- **Challenge**:
Copy out every line of the data exactly.

- **Available data**:
▽

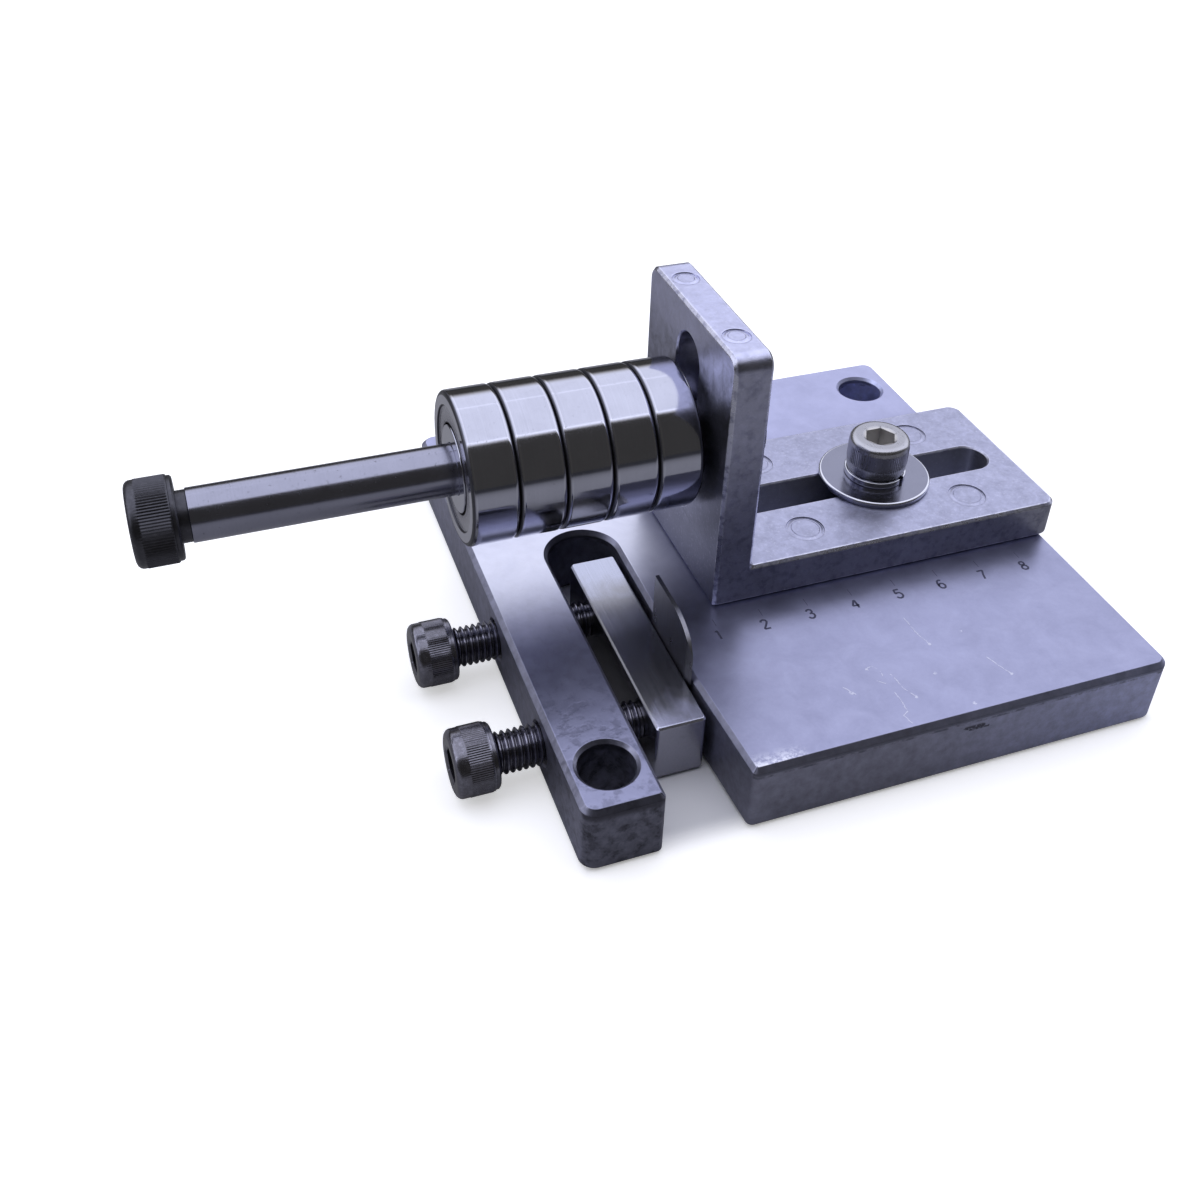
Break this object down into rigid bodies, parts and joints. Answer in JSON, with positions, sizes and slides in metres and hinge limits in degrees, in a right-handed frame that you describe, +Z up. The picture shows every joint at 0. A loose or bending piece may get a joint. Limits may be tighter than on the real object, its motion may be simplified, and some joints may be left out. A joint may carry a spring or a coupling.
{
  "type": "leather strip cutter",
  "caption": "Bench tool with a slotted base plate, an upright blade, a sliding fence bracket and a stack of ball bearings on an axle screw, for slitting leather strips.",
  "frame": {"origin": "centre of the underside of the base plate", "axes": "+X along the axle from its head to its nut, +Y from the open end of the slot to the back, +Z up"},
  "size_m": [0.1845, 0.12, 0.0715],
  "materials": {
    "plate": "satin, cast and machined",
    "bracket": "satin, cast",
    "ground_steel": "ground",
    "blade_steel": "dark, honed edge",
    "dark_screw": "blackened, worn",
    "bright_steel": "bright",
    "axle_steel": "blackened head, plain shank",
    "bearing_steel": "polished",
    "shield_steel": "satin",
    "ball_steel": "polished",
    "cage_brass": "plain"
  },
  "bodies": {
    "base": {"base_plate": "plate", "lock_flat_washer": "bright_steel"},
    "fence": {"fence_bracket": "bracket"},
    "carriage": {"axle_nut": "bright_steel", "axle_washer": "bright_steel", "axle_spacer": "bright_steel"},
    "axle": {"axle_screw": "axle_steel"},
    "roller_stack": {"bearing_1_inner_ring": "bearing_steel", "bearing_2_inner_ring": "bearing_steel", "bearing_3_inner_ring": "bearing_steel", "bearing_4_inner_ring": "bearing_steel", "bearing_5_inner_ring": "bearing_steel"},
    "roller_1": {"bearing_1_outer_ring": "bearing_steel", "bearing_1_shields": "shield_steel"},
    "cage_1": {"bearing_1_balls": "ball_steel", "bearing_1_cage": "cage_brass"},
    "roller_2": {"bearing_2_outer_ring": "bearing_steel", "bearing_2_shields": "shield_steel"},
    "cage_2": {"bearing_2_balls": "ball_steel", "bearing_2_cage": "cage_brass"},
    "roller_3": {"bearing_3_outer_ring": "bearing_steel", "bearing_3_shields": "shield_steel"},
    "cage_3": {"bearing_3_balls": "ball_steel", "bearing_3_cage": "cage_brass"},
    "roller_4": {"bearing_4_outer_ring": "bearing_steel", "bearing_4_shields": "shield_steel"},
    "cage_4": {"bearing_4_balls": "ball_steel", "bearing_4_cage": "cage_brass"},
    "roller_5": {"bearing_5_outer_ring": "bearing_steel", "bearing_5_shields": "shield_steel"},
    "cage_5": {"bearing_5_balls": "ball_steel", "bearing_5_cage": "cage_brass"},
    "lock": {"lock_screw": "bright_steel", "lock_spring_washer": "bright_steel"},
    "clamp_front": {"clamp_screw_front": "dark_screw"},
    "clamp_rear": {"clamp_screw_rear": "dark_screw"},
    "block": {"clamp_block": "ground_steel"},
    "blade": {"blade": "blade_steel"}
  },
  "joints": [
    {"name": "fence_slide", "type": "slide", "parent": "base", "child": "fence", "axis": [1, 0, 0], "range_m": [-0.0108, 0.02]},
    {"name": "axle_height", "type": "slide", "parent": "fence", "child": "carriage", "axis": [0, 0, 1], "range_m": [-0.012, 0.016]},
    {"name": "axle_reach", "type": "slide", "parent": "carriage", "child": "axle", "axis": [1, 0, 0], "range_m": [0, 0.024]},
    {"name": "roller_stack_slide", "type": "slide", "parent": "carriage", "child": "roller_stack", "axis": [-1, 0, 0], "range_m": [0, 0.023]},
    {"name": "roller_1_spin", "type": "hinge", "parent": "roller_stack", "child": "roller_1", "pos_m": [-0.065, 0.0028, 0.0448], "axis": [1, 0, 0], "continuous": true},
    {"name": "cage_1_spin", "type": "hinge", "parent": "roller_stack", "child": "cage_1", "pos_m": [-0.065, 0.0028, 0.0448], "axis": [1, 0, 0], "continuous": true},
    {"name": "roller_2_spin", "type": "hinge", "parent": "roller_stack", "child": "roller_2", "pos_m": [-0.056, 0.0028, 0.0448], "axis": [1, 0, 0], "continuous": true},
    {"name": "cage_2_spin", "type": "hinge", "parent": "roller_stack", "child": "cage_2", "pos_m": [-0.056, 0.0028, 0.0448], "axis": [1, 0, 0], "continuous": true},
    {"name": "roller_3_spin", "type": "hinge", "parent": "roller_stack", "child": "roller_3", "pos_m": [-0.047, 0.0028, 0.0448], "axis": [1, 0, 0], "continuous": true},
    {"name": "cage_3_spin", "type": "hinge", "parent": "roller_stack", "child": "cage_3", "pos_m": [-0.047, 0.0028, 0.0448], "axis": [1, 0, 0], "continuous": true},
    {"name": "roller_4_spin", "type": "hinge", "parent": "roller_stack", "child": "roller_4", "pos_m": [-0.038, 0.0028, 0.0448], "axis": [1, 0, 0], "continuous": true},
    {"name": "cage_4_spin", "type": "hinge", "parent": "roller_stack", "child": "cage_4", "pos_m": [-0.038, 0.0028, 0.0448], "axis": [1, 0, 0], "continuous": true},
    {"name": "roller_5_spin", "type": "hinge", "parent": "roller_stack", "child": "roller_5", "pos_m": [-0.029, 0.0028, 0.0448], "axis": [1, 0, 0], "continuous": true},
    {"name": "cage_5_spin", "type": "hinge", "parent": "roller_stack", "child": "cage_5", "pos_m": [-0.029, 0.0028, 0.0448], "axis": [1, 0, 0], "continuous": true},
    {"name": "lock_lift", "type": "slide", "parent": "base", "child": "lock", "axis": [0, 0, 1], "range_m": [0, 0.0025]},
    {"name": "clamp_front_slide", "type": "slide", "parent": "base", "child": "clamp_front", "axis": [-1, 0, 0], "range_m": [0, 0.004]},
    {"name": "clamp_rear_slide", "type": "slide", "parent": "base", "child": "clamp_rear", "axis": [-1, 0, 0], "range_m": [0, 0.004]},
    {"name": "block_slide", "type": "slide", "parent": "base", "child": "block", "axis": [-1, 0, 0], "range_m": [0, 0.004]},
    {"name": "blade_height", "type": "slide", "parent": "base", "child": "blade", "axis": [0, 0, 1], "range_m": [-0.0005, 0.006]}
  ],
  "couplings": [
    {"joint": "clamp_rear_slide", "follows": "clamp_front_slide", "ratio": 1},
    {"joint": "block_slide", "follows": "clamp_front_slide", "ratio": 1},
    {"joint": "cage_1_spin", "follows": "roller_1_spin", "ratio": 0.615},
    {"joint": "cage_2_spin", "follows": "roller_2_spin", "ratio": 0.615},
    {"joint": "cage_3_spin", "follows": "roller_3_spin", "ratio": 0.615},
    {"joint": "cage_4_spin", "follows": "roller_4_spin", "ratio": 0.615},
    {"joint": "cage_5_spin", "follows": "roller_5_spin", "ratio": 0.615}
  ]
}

△

- **Exercise response**:
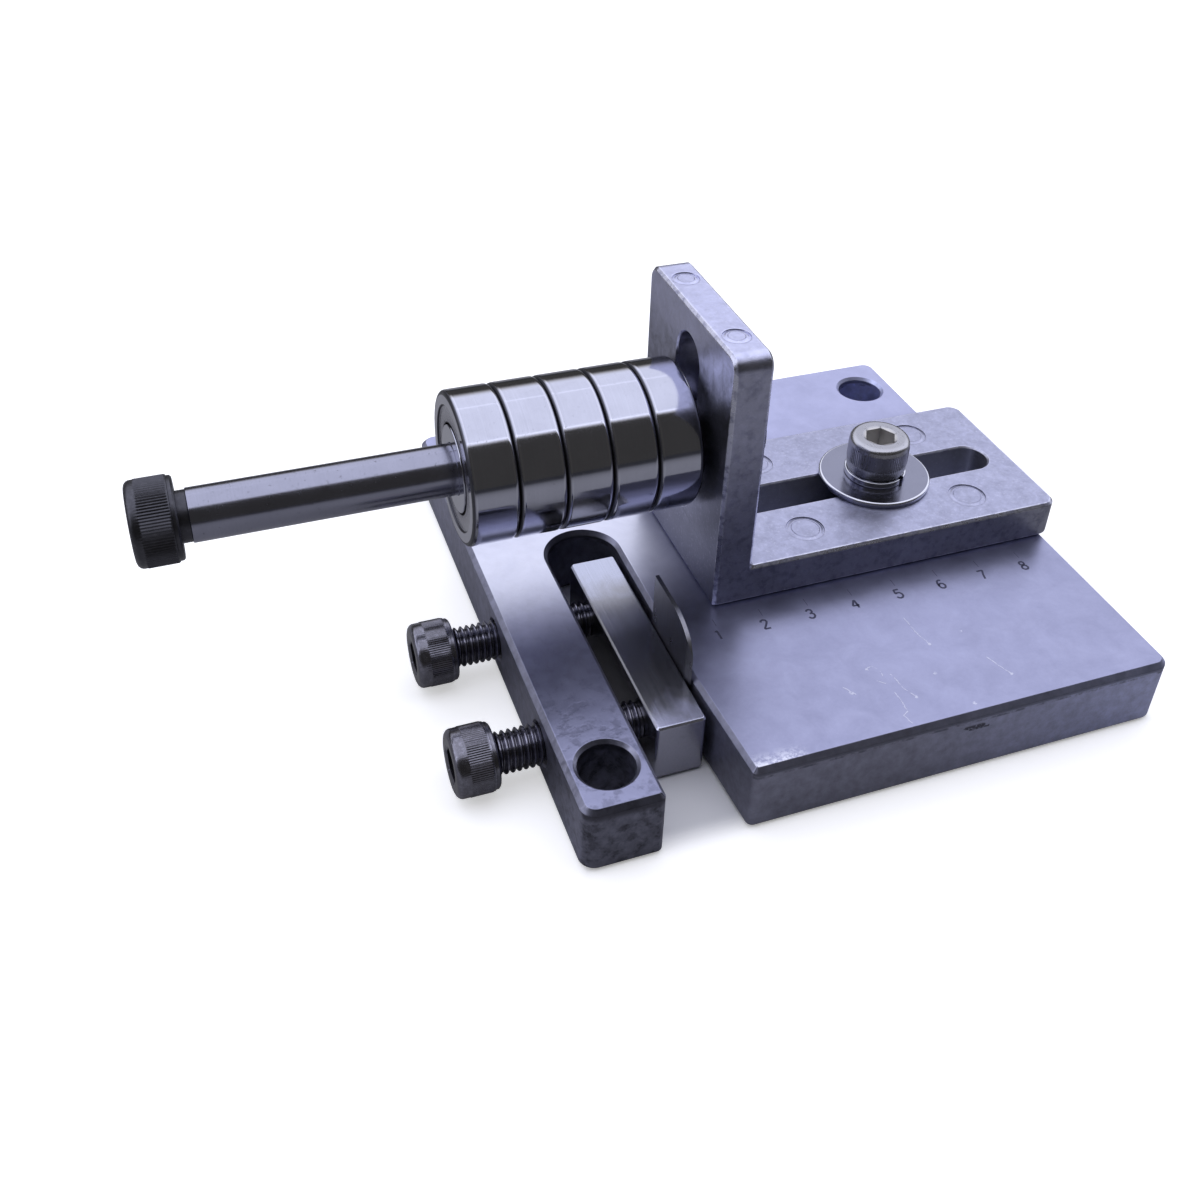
Break this object down into rigid bodies, parts and joints. Answer in JSON, with positions, sizes and slides in metres and hinge limits in degrees, in a right-handed frame that you describe, +Z up. The picture shows every joint at 0. A loose or bending piece may get a joint. Limits may be tighter than on the real object, its motion may be simplified, and some joints may be left out. A joint may carry a spring or a coupling.
{
  "type": "leather strip cutter",
  "caption": "Bench tool with a slotted base plate, an upright blade, a sliding fence bracket and a stack of ball bearings on an axle screw, for slitting leather strips.",
  "frame": {"origin": "centre of the underside of the base plate", "axes": "+X along the axle from its head to its nut, +Y from the open end of the slot to the back, +Z up"},
  "size_m": [0.1845, 0.12, 0.0715],
  "materials": {
    "plate": "satin, cast and machined",
    "bracket": "satin, cast",
    "ground_steel": "ground",
    "blade_steel": "dark, honed edge",
    "dark_screw": "blackened, worn",
    "bright_steel": "bright",
    "axle_steel": "blackened head, plain shank",
    "bearing_steel": "polished",
    "shield_steel": "satin",
    "ball_steel": "polished",
    "cage_brass": "plain"
  },
  "bodies": {
    "base": {"base_plate": "plate", "lock_flat_washer": "bright_steel"},
    "fence": {"fence_bracket": "bracket"},
    "carriage": {"axle_nut": "bright_steel", "axle_washer": "bright_steel", "axle_spacer": "bright_steel"},
    "axle": {"axle_screw": "axle_steel"},
    "roller_stack": {"bearing_1_inner_ring": "bearing_steel", "bearing_2_inner_ring": "bearing_steel", "bearing_3_inner_ring": "bearing_steel", "bearing_4_inner_ring": "bearing_steel", "bearing_5_inner_ring": "bearing_steel"},
    "roller_1": {"bearing_1_outer_ring": "bearing_steel", "bearing_1_shields": "shield_steel"},
    "cage_1": {"bearing_1_balls": "ball_steel", "bearing_1_cage": "cage_brass"},
    "roller_2": {"bearing_2_outer_ring": "bearing_steel", "bearing_2_shields": "shield_steel"},
    "cage_2": {"bearing_2_balls": "ball_steel", "bearing_2_cage": "cage_brass"},
    "roller_3": {"bearing_3_outer_ring": "bearing_steel", "bearing_3_shields": "shield_steel"},
    "cage_3": {"bearing_3_balls": "ball_steel", "bearing_3_cage": "cage_brass"},
    "roller_4": {"bearing_4_outer_ring": "bearing_steel", "bearing_4_shields": "shield_steel"},
    "cage_4": {"bearing_4_balls": "ball_steel", "bearing_4_cage": "cage_brass"},
    "roller_5": {"bearing_5_outer_ring": "bearing_steel", "bearing_5_shields": "shield_steel"},
    "cage_5": {"bearing_5_balls": "ball_steel", "bearing_5_cage": "cage_brass"},
    "lock": {"lock_screw": "bright_steel", "lock_spring_washer": "bright_steel"},
    "clamp_front": {"clamp_screw_front": "dark_screw"},
    "clamp_rear": {"clamp_screw_rear": "dark_screw"},
    "block": {"clamp_block": "ground_steel"},
    "blade": {"blade": "blade_steel"}
  },
  "joints": [
    {"name": "fence_slide", "type": "slide", "parent": "base", "child": "fence", "axis": [1, 0, 0], "range_m": [-0.0108, 0.02]},
    {"name": "axle_height", "type": "slide", "parent": "fence", "child": "carriage", "axis": [0, 0, 1], "range_m": [-0.012, 0.016]},
    {"name": "axle_reach", "type": "slide", "parent": "carriage", "child": "axle", "axis": [1, 0, 0], "range_m": [0, 0.024]},
    {"name": "roller_stack_slide", "type": "slide", "parent": "carriage", "child": "roller_stack", "axis": [-1, 0, 0], "range_m": [0, 0.023]},
    {"name": "roller_1_spin", "type": "hinge", "parent": "roller_stack", "child": "roller_1", "pos_m": [-0.065, 0.0028, 0.0448], "axis": [1, 0, 0], "continuous": true},
    {"name": "cage_1_spin", "type": "hinge", "parent": "roller_stack", "child": "cage_1", "pos_m": [-0.065, 0.0028, 0.0448], "axis": [1, 0, 0], "continuous": true},
    {"name": "roller_2_spin", "type": "hinge", "parent": "roller_stack", "child": "roller_2", "pos_m": [-0.056, 0.0028, 0.0448], "axis": [1, 0, 0], "continuous": true},
    {"name": "cage_2_spin", "type": "hinge", "parent": "roller_stack", "child": "cage_2", "pos_m": [-0.056, 0.0028, 0.0448], "axis": [1, 0, 0], "continuous": true},
    {"name": "roller_3_spin", "type": "hinge", "parent": "roller_stack", "child": "roller_3", "pos_m": [-0.047, 0.0028, 0.0448], "axis": [1, 0, 0], "continuous": true},
    {"name": "cage_3_spin", "type": "hinge", "parent": "roller_stack", "child": "cage_3", "pos_m": [-0.047, 0.0028, 0.0448], "axis": [1, 0, 0], "continuous": true},
    {"name": "roller_4_spin", "type": "hinge", "parent": "roller_stack", "child": "roller_4", "pos_m": [-0.038, 0.0028, 0.0448], "axis": [1, 0, 0], "continuous": true},
    {"name": "cage_4_spin", "type": "hinge", "parent": "roller_stack", "child": "cage_4", "pos_m": [-0.038, 0.0028, 0.0448], "axis": [1, 0, 0], "continuous": true},
    {"name": "roller_5_spin", "type": "hinge", "parent": "roller_stack", "child": "roller_5", "pos_m": [-0.029, 0.0028, 0.0448], "axis": [1, 0, 0], "continuous": true},
    {"name": "cage_5_spin", "type": "hinge", "parent": "roller_stack", "child": "cage_5", "pos_m": [-0.029, 0.0028, 0.0448], "axis": [1, 0, 0], "continuous": true},
    {"name": "lock_lift", "type": "slide", "parent": "base", "child": "lock", "axis": [0, 0, 1], "range_m": [0, 0.0025]},
    {"name": "clamp_front_slide", "type": "slide", "parent": "base", "child": "clamp_front", "axis": [-1, 0, 0], "range_m": [0, 0.004]},
    {"name": "clamp_rear_slide", "type": "slide", "parent": "base", "child": "clamp_rear", "axis": [-1, 0, 0], "range_m": [0, 0.004]},
    {"name": "block_slide", "type": "slide", "parent": "base", "child": "block", "axis": [-1, 0, 0], "range_m": [0, 0.004]},
    {"name": "blade_height", "type": "slide", "parent": "base", "child": "blade", "axis": [0, 0, 1], "range_m": [-0.0005, 0.006]}
  ],
  "couplings": [
    {"joint": "clamp_rear_slide", "follows": "clamp_front_slide", "ratio": 1},
    {"joint": "block_slide", "follows": "clamp_front_slide", "ratio": 1},
    {"joint": "cage_1_spin", "follows": "roller_1_spin", "ratio": 0.615},
    {"joint": "cage_2_spin", "follows": "roller_2_spin", "ratio": 0.615},
    {"joint": "cage_3_spin", "follows": "roller_3_spin", "ratio": 0.615},
    {"joint": "cage_4_spin", "follows": "roller_4_spin", "ratio": 0.615},
    {"joint": "cage_5_spin", "follows": "roller_5_spin", "ratio": 0.615}
  ]
}